↓
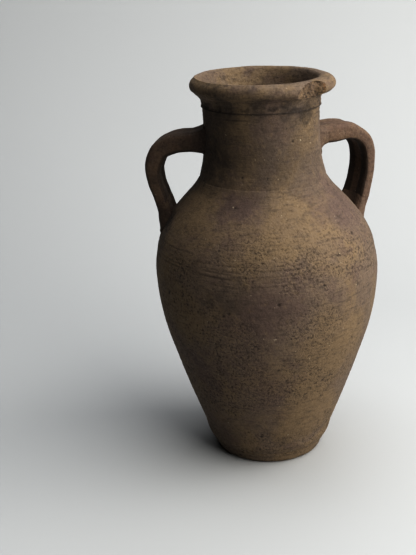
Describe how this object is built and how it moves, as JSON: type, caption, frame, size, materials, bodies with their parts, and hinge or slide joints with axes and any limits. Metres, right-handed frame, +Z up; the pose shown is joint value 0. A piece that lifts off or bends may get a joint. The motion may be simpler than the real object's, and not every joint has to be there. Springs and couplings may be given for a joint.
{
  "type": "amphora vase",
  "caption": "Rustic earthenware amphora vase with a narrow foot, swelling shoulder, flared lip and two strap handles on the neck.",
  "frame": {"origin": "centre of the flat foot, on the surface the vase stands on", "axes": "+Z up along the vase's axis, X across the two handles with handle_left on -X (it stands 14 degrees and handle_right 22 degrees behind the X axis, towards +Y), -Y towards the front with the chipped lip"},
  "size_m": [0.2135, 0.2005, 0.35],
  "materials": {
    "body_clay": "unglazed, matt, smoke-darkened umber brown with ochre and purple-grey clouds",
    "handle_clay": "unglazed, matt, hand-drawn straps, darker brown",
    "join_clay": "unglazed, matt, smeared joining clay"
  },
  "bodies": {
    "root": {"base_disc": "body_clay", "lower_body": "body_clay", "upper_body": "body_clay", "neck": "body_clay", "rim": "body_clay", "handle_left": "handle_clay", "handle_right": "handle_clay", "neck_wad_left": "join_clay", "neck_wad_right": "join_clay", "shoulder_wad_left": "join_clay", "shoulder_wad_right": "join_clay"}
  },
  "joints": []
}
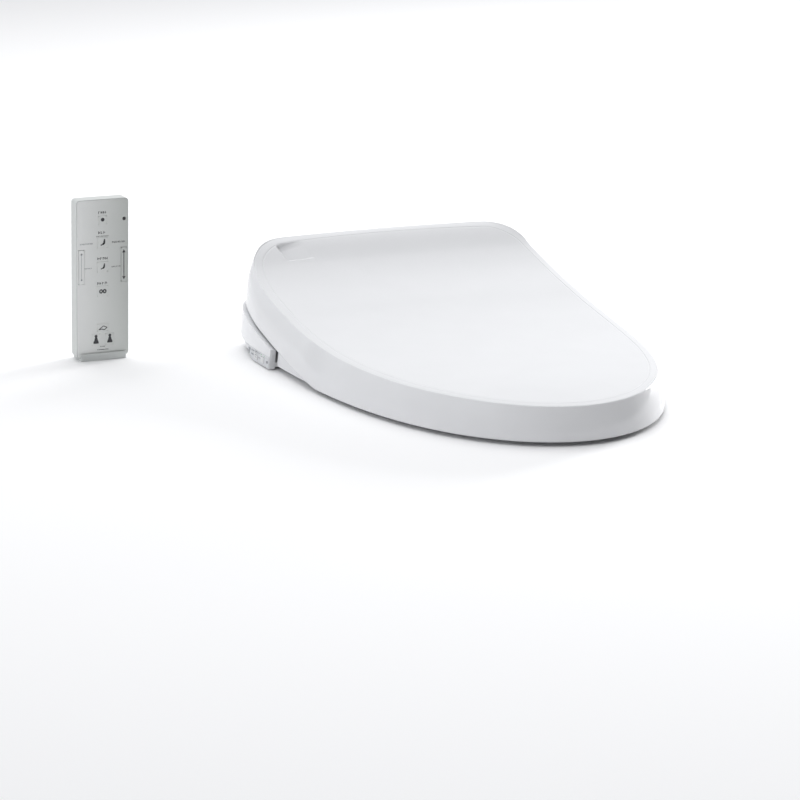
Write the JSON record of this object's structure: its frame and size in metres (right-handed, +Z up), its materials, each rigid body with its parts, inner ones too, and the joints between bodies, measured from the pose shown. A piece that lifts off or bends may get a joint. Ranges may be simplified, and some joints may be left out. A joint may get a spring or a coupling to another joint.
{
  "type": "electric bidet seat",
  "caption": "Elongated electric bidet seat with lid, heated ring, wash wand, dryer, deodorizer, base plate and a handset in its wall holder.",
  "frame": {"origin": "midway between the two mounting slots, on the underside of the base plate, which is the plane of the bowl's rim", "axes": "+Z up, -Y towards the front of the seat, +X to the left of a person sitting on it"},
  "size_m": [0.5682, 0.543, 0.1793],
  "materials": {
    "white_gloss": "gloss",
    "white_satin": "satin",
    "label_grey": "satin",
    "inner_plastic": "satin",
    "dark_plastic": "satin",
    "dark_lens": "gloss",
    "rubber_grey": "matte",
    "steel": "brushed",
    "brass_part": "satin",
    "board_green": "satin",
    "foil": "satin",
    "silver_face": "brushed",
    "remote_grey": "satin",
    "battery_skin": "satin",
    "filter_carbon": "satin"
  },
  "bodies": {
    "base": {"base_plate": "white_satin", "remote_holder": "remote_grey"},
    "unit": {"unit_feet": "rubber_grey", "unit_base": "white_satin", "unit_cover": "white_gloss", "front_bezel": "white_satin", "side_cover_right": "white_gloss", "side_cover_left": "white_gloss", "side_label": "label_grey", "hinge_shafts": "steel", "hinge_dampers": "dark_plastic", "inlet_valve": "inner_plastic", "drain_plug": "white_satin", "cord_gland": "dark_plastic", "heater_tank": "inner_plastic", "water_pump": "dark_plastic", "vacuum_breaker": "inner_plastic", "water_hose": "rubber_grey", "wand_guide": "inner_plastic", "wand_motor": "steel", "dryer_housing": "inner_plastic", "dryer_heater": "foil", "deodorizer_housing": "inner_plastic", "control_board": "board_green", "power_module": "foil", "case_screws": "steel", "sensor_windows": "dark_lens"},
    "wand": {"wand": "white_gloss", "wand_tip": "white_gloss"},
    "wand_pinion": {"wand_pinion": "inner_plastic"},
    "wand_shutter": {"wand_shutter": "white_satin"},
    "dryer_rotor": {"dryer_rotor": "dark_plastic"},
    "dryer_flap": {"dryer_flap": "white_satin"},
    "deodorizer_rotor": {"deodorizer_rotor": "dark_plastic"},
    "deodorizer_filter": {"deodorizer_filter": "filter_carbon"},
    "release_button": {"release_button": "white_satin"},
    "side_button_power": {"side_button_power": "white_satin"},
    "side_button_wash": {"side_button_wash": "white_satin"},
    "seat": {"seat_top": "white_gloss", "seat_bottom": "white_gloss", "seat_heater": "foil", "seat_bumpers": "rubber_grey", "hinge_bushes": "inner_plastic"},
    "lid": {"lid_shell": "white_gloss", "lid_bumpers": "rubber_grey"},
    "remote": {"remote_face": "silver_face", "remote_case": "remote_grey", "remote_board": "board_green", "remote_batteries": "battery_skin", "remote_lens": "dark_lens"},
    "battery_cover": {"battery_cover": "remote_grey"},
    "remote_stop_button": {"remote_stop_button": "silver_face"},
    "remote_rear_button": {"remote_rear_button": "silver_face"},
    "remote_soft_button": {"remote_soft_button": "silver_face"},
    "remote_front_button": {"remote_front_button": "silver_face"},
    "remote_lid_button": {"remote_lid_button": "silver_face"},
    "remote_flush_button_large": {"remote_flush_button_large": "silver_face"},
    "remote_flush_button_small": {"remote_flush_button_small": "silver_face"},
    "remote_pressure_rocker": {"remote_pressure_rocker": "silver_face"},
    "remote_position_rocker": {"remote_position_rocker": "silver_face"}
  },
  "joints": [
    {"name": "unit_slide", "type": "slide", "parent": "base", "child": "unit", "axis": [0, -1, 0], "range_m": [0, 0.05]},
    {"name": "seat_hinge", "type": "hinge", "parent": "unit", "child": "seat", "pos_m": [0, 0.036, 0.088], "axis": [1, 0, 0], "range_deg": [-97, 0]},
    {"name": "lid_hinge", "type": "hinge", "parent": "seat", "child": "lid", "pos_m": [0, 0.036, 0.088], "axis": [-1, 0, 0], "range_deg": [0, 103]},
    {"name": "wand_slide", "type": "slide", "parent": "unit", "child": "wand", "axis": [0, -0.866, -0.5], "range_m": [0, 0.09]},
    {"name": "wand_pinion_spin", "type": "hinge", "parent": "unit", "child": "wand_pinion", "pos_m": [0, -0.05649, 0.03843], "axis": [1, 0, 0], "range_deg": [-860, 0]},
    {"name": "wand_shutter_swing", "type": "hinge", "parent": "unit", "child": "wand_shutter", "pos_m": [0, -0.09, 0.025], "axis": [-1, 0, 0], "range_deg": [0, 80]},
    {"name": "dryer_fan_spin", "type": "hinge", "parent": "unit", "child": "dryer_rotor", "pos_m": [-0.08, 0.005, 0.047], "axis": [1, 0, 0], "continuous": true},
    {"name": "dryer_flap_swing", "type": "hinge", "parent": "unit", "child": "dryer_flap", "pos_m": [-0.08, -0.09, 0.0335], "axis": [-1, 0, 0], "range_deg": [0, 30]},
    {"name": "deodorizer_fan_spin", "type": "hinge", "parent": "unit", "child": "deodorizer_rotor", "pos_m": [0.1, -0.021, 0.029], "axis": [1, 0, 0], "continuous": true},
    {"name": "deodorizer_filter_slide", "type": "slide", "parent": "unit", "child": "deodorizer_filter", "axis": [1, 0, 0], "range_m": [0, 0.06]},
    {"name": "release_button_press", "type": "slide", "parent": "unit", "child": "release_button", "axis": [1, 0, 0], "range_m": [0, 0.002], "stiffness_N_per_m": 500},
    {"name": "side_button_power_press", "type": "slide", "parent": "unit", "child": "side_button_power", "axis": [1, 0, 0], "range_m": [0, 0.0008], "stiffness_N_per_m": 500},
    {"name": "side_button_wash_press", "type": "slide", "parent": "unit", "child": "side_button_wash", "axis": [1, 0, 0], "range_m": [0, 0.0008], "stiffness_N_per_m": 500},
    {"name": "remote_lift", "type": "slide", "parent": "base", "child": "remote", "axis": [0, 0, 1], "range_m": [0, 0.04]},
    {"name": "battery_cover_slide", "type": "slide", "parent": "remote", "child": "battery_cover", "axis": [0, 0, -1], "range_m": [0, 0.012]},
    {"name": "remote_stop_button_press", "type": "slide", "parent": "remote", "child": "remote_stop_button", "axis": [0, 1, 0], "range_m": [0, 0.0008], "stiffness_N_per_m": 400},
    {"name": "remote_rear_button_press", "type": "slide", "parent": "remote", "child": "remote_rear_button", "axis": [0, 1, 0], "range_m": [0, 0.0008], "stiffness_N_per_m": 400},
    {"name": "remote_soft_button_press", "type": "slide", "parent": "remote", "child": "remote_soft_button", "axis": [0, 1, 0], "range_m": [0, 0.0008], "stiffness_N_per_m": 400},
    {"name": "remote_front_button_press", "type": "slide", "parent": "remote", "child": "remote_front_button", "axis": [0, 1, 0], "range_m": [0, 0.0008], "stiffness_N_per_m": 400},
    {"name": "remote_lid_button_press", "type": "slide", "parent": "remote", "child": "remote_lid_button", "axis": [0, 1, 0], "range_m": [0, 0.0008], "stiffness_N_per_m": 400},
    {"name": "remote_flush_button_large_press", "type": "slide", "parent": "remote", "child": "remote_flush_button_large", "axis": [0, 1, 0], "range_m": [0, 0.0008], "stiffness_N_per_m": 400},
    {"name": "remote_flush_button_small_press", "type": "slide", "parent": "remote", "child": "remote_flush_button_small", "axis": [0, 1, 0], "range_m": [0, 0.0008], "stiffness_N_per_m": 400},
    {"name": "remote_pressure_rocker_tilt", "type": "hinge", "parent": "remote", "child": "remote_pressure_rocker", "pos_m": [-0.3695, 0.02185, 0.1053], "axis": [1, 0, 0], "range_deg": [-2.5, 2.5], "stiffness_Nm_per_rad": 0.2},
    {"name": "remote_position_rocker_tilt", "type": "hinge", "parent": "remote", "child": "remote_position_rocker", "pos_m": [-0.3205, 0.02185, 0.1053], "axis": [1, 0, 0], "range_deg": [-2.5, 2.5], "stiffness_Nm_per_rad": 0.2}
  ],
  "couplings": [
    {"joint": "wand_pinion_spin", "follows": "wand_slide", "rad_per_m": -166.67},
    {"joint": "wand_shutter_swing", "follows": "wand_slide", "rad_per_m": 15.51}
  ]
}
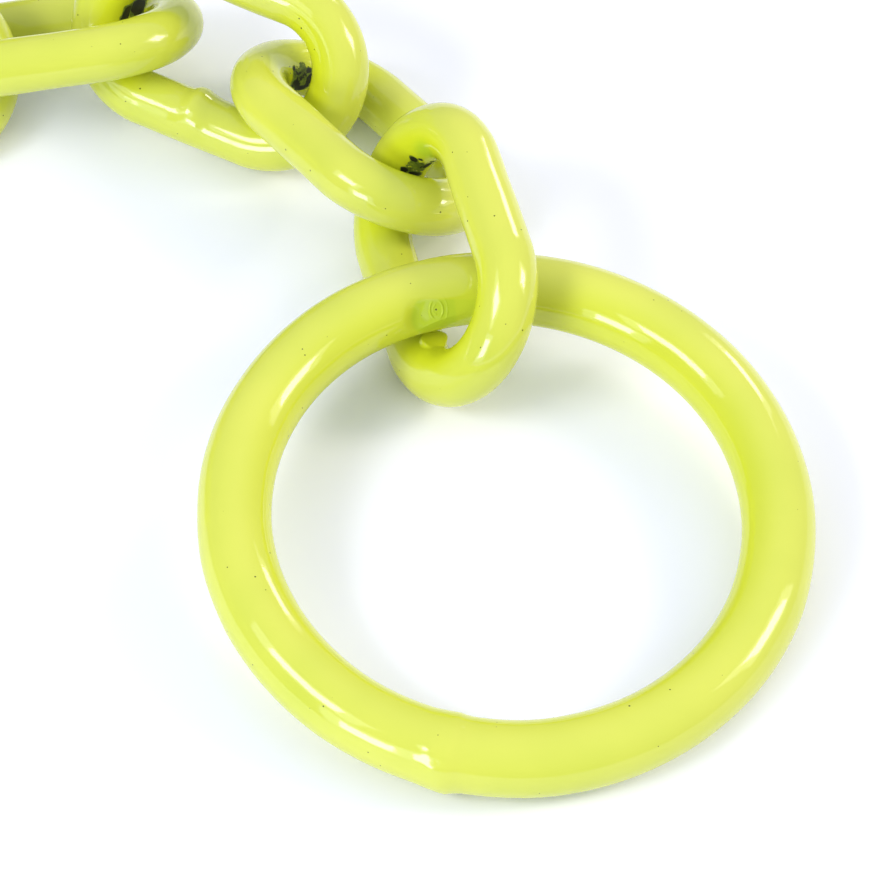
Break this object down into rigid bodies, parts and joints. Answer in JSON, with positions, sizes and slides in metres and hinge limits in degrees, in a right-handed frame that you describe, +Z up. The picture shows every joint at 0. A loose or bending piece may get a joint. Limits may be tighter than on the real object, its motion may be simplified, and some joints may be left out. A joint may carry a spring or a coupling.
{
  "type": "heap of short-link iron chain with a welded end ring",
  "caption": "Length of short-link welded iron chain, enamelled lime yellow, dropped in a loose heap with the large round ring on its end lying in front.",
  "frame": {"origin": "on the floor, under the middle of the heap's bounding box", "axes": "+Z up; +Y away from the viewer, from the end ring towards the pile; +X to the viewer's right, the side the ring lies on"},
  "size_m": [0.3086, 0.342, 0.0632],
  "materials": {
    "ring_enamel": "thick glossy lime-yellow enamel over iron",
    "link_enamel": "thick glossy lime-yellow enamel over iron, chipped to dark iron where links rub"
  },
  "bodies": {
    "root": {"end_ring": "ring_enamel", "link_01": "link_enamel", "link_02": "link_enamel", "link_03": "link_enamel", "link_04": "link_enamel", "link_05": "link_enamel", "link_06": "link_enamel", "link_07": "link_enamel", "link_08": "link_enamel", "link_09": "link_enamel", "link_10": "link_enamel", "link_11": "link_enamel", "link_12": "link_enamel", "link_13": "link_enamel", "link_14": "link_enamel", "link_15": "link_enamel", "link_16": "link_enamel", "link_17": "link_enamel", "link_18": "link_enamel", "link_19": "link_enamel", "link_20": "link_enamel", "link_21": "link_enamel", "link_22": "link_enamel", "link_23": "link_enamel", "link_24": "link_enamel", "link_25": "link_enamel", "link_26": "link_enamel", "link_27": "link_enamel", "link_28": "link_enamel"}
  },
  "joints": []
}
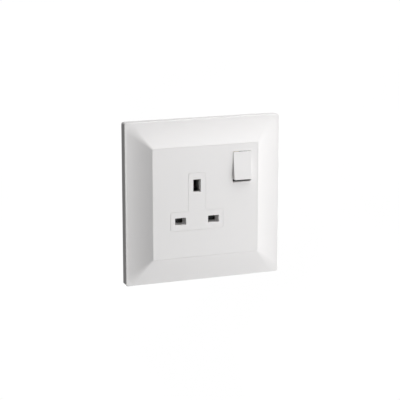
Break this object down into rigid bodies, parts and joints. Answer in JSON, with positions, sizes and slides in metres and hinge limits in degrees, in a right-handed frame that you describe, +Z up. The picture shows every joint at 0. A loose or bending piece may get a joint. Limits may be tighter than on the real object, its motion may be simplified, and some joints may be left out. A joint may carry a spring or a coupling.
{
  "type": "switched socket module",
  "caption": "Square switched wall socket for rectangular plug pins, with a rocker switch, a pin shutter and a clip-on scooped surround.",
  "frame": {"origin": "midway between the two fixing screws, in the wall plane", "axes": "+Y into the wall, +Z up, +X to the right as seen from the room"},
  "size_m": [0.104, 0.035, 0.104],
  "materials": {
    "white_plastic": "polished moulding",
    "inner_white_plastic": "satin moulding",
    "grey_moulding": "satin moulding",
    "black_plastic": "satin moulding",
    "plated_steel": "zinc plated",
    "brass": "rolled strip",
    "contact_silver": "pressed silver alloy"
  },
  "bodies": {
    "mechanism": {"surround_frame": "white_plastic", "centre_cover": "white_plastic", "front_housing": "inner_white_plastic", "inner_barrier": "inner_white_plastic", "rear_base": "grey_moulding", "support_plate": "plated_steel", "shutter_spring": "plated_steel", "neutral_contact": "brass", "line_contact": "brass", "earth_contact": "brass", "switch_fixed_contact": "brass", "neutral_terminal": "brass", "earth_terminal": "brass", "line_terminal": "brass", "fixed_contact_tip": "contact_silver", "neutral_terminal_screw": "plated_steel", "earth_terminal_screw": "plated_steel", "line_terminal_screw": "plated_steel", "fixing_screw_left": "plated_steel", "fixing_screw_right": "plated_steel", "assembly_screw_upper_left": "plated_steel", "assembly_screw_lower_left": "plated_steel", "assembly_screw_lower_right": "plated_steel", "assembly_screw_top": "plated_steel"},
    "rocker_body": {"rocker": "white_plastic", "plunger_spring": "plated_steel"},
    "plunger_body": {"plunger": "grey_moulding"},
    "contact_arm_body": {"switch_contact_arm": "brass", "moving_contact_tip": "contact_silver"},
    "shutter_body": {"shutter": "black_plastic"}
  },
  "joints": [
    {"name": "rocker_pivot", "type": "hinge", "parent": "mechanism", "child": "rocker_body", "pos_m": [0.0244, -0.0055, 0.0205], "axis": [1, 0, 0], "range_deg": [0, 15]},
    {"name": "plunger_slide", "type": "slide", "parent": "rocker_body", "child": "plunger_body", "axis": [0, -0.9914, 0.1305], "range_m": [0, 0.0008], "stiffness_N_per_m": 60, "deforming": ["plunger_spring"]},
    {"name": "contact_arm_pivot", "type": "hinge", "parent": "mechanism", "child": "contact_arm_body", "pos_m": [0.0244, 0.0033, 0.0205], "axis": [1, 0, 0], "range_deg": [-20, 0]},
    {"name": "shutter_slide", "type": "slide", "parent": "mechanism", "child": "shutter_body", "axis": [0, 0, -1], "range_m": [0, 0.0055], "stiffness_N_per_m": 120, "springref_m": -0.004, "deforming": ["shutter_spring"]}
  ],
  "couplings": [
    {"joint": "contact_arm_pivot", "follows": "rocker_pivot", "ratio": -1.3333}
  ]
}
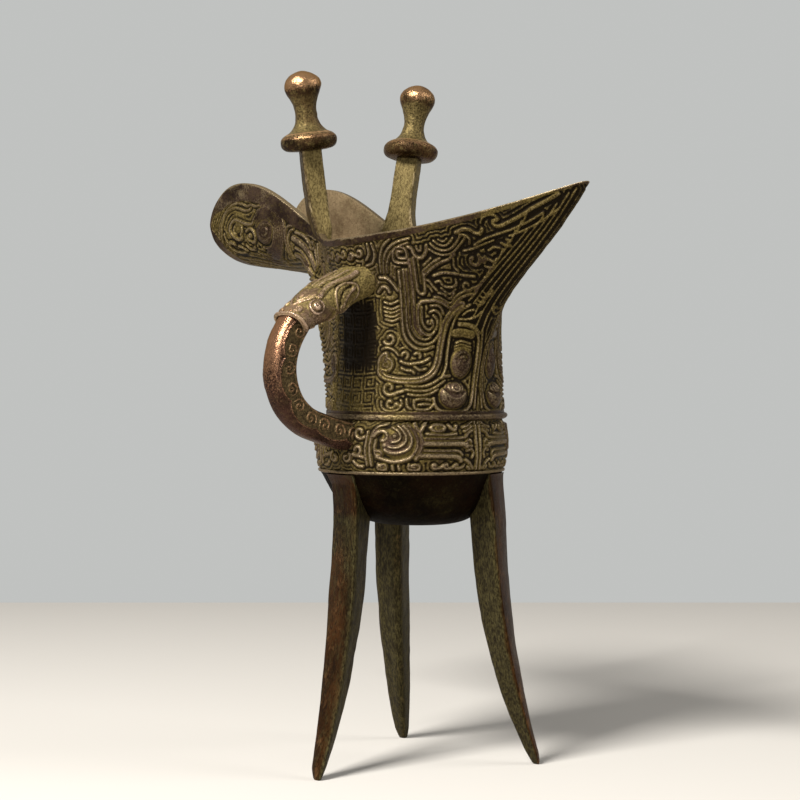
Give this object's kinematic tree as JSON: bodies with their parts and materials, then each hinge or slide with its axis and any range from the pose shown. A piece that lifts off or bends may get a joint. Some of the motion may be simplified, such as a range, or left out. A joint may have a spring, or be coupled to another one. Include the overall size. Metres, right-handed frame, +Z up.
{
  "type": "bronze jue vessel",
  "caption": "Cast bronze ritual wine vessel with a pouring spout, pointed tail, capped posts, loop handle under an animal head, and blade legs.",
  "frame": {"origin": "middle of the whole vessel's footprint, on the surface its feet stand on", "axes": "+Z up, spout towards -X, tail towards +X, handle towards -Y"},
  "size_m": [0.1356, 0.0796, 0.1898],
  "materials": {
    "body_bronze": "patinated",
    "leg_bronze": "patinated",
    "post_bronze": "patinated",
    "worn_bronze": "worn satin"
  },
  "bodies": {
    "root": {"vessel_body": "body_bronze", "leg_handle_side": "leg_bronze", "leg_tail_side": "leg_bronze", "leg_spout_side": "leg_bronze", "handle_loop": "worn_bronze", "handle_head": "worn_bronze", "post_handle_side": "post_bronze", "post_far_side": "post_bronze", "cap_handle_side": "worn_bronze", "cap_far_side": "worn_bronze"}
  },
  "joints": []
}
↑
Given instruction:
Show the lines where the word "each" appears in the entries.

Correct result:
Write the JSON record of this object's structure: its frame and size in metres (right-handed, +Z up), its materials, each rigid body with its parts, inner ones too, and the joints between bodies, measured from the pose shown. A piece that lifts off or bends may get a joint. Ranges may be simplified, and some joints may be left out. A joint may get a spring or a coupling to another joint.
Give this object's kinematic tree as JSON: bodies with their parts and materials, then each hinge or slide with its axis and any range from the pose shown. A piece that lifts off or bends may get a joint. Some of the motion may be simplified, such as a range, or left out. A joint may have a spring, or be coupled to another one. Include the overall size. Metres, right-handed frame, +Z up.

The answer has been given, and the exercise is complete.